Show every line below where "hinge" can be found.
____
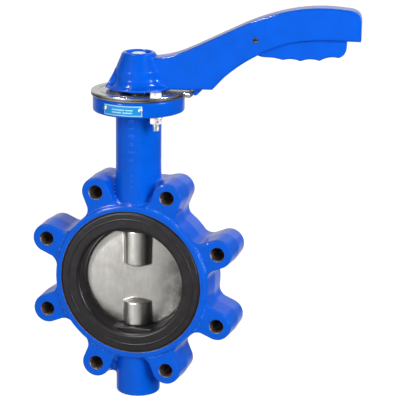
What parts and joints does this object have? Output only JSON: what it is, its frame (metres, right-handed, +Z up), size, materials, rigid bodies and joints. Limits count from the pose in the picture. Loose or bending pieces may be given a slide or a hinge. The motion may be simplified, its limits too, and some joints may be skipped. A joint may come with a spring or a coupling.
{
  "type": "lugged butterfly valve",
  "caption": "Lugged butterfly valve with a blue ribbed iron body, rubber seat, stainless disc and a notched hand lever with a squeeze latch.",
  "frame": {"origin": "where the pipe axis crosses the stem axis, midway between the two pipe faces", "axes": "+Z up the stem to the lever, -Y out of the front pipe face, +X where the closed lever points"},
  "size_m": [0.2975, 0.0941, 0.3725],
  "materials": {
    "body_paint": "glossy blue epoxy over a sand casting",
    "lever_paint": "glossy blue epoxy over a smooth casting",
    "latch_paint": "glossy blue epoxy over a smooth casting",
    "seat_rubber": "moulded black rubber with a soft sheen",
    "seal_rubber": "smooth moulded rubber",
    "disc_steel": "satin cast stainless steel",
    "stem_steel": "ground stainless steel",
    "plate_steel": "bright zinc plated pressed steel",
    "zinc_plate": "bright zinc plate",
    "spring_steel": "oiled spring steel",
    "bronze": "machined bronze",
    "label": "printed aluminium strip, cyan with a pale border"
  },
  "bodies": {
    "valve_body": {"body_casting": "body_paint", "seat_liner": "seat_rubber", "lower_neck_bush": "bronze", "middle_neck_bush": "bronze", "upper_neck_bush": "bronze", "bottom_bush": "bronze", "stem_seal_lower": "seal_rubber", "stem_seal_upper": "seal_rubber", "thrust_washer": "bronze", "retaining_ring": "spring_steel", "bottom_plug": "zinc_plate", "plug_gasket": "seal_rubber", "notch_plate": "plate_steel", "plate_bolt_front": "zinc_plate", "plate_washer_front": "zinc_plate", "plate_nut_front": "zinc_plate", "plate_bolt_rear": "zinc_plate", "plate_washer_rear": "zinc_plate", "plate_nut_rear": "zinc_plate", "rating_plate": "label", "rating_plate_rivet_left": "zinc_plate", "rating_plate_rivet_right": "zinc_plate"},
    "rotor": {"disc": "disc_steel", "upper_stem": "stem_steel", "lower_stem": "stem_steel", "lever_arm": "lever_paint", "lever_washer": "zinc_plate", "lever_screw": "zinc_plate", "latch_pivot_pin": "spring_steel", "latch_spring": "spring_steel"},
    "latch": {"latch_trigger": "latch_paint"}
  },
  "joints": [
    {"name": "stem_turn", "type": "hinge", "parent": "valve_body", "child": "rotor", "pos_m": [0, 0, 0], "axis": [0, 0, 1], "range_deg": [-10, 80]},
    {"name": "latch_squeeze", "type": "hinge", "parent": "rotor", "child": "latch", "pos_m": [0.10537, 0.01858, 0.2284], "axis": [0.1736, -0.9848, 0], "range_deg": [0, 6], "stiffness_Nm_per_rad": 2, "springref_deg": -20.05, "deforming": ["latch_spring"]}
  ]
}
____
▸ **Solution**
What parts and joints does this object have? Output only JSON: what it is, its frame (metres, right-handed, +Z up), size, materials, rigid bodies and joints. Limits count from the pose in the picture. Loose or bending pieces may be given a slide or a hinge. The motion may be simplified, its limits too, and some joints may be skipped. A joint may come with a spring or a coupling.
    {"name": "stem_turn", "type": "hinge", "parent": "valve_body", "child": "rotor", "pos_m": [0, 0, 0], "axis": [0, 0, 1], "range_deg": [-10, 80]},
    {"name": "latch_squeeze", "type": "hinge", "parent": "rotor", "child": "latch", "pos_m": [0.10537, 0.01858, 0.2284], "axis": [0.1736, -0.9848, 0], "range_deg": [0, 6], "stiffness_Nm_per_rad": 2, "springref_deg": -20.05, "deforming": ["latch_spring"]}